Los motivos que llevaron a Miguel O Murciano y su mujer, Esther, a colaborar en el secuestro son todavía un misterio. Este matrimonio de sexagenarios, propietario de la granja de Lalín, había regresado hace una década de Francia. Llevaba una vida tranquila y discreta en Xar, una aldea de treinta vecinos, donde construyeron la vivienda y las porquerizas en las que permaneció recluido el empresario cambrés A.D.N..

Los residentes recuerdan que esta pareja regresó de Burdeos con una boyante situación económica, que fue a menos con el tiempo.

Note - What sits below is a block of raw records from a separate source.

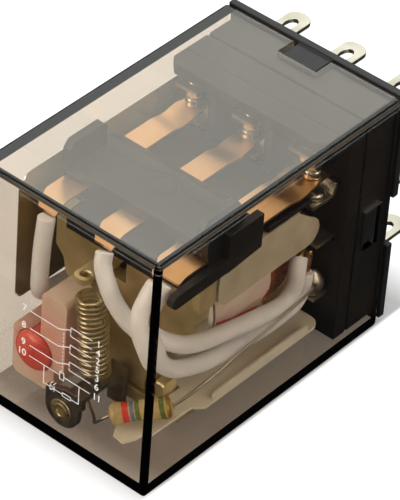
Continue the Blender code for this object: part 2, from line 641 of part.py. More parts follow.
def make_leads(sleeve, copper, enamel):
    routes = (("left", LEAD_LEFT, TAIL_LEFT), ("middle", LEAD_MIDDLE, TAIL_MIDDLE), ("right", LEAD_RIGHT, TAIL_RIGHT))
    for side, covered, bare in routes:
        paint(wire(f"lead_sleeve_{side}", covered, SLEEVE_RADIUS), sleeve)
        paint(wire(f"lead_wire_{side}", bare, BARE_RADIUS), copper)
    for number, side in ((1, -1), (2, 1)):
        route = ((side * 5.4, 24.6, 9.2), (side * 5.9, 25.2, 8.4), (side * 6.2, 25.9, 7.5))
        paint(wire(f"coil_lead_{number}", route, ENAMEL_RADIUS), enamel)


# ---------------------------------------------------------------- the relay


def main():
    clear_scene()
    black = material("black_moulding", (0.018, 0.018, 0.02), 0.5)
    clear = material("smoked_plastic", (0.42, 0.38, 0.33), 0.08, alpha=0.35)
    foil = material("label_foil", (0.42, 0.40, 0.33), 0.45)
    tin = material("tinned_metal", (0.78, 0.75, 0.68), 0.3, 1.0)
    silver = material("silver_contact", (0.86, 0.83, 0.74), 0.25, 1.0)
    copper = material("copper_spring", (0.80, 0.45, 0.25), 0.3, 1.0)
    steel = material("passivated_steel", (0.56, 0.48, 0.30), 0.35, 1.0)
    iron = material("core_iron", (0.45, 0.44, 0.42), 0.4, 1.0)
    spring_wire = material("spring_wire", (0.62, 0.55, 0.36), 0.3, 1.0)
    nylon = material("white_nylon", (0.78, 0.75, 0.66), 0.45)
    enamel = material("enamelled_wire", (0.38, 0.16, 0.07), 0.35)
    tape_cloth = material("coil_tape", (0.80, 0.70, 0.60), 0.6)
    sleeve = material("white_sleeve", (0.86, 0.84, 0.79), 0.5)
    red = material("red_lens", (0.75, 0.06, 0.06), 0.2)
    shell = material("resistor_shell", (0.62, 0.50, 0.27), 0.4)

    make_cover(clear)
    make_side_label(foil)
    make_base(black)
    make_contact_block(black)
    make_terminals(tin, silver)
    make_moving_parts(copper, silver, black, steel)
    make_yoke(steel)
    make_core(iron, copper)
    make_coil(nylon, enamel, tape_cloth)
    make_coil_shield(nylon)
    make_yoke_insulator(nylon)
    make_return_spring(spring_wire)
    make_spring_anchor(steel, spring_wire)
    make_light(red, nylon, tin)
    make_resistor(shell, tin)
    make_leads(sleeve, copper, enamel)
    make_solder("solder_joint_10", POLES[0] - 0.4, tin)
    make_solder("solder_joint_11", POLES[2] + 0.4, tin)


main()
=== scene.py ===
"""Looks for the plug-in control relay: a clear smoked case with its mechanism inside.

Sizes are in millimetres with y counted from the printed end of the case, as in the
part's own source; at() turns them into the frame's metres.
"""

import json
import math

import bmesh
import bpy
from mathutils import Matrix, Vector


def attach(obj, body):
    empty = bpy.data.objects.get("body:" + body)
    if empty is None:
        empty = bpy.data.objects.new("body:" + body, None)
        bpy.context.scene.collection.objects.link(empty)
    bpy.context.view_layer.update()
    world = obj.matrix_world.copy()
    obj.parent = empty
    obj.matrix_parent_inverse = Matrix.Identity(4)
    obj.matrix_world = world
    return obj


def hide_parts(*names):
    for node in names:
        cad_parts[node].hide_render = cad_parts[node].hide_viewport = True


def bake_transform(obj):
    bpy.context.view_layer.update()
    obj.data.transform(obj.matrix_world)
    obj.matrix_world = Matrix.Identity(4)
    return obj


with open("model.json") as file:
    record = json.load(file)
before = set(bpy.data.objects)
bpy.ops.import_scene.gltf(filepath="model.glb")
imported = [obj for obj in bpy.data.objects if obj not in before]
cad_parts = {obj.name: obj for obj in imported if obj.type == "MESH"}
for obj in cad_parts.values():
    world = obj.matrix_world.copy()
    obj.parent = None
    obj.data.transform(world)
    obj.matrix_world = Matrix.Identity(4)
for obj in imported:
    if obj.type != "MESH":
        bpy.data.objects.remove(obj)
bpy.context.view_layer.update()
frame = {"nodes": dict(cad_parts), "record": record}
nodes = frame["nodes"]
scene = bpy.context.scene
MM = 0.001
MID_Y = 20.95

POLES = (-6.9, 0.0, 6.9)
CONTACT_Y = 25.7
CONTACT_SLIDE = 0.5
UPPER_WALL_Z = 26.6
COIL_Z = 12.3
TAPE_RADIUS = 7.2

LIGHT = (-5.05, 1.6, 7.25)
LIGHT_RADIUS = 2.15
LIGHT_DEPTH = 3.8
LIGHT_CROWN = 0.9
# Centre of the painted red glow on the light holder.
PAINTED_GLOW_CENTRE = (LIGHT[0] + 1.0, 3.0, LIGHT[2] + 1.5)

LEAF_Z = 21.53
LEAF_THICK = 0.25
LEAF_HALF = 1.35

SLEEVE_RADIUS = 0.85
STRAND_RADIUS = 0.35
WIRE_RADIUS = 0.15
SPRING_WIRE_RADIUS = 0.2

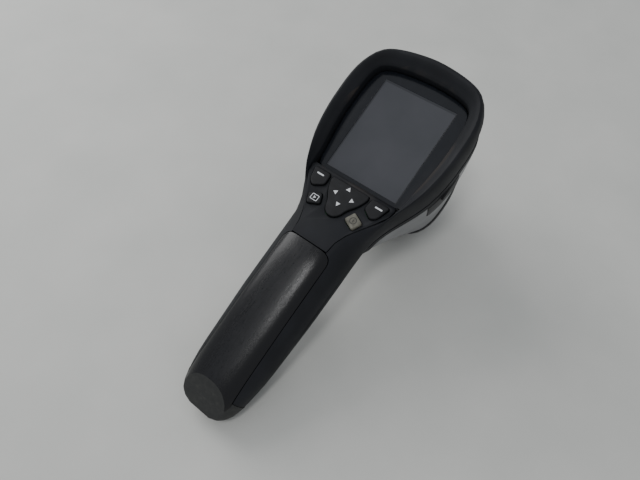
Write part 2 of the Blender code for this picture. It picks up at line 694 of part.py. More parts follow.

Desde hace un año vivía con ellos su nieto, hijo de Isabel, una de las detenidas y pareja del cabecilla de la banda. El menor, de 14 años, se encontraba en la vivienda en el momento en que la Guardia Civil echó la puerta abajo con ayuda de un ariete y fue trasladado con su padre, de Silleda.

La casa, la más alejada de la aldea, abierta al monte por la parte posterior, proporcionaba a los raptores el escondite perfecto. Nadie en el pueblo podía imaginar que sus vecinos jubilados mantenían oculto en un sórdido galpón a un hombre al que durante cinco días se le dispensó un trato miserable. Atado, con la cara cubierta, recluido en un frío habitáculo de dos metros por dos, tumbado en un sucio jergón y obligado a orinar y defecar en un montón de serrín amontonado junto al cabecero. Una escena inimaginable para el vecindario. Nadie notó ningún movimiento extraño en esta casa de campo, con la fachada a medio revestir.

El día de la liberación del rehé, olía a leña en la cocina en que uno de los detenidos permanecía de cara a la pared, esposado. En el primer piso, Ester y Miguel respondían en voz tenue a los periodistas. A.D.N. declaró que en ningún momento fue golpeado. Que no pudo ver a sus raptores, solo escuchar sus voces. Algunas más amenazantes que otras. La investigación determinará la implicación de los detenidos.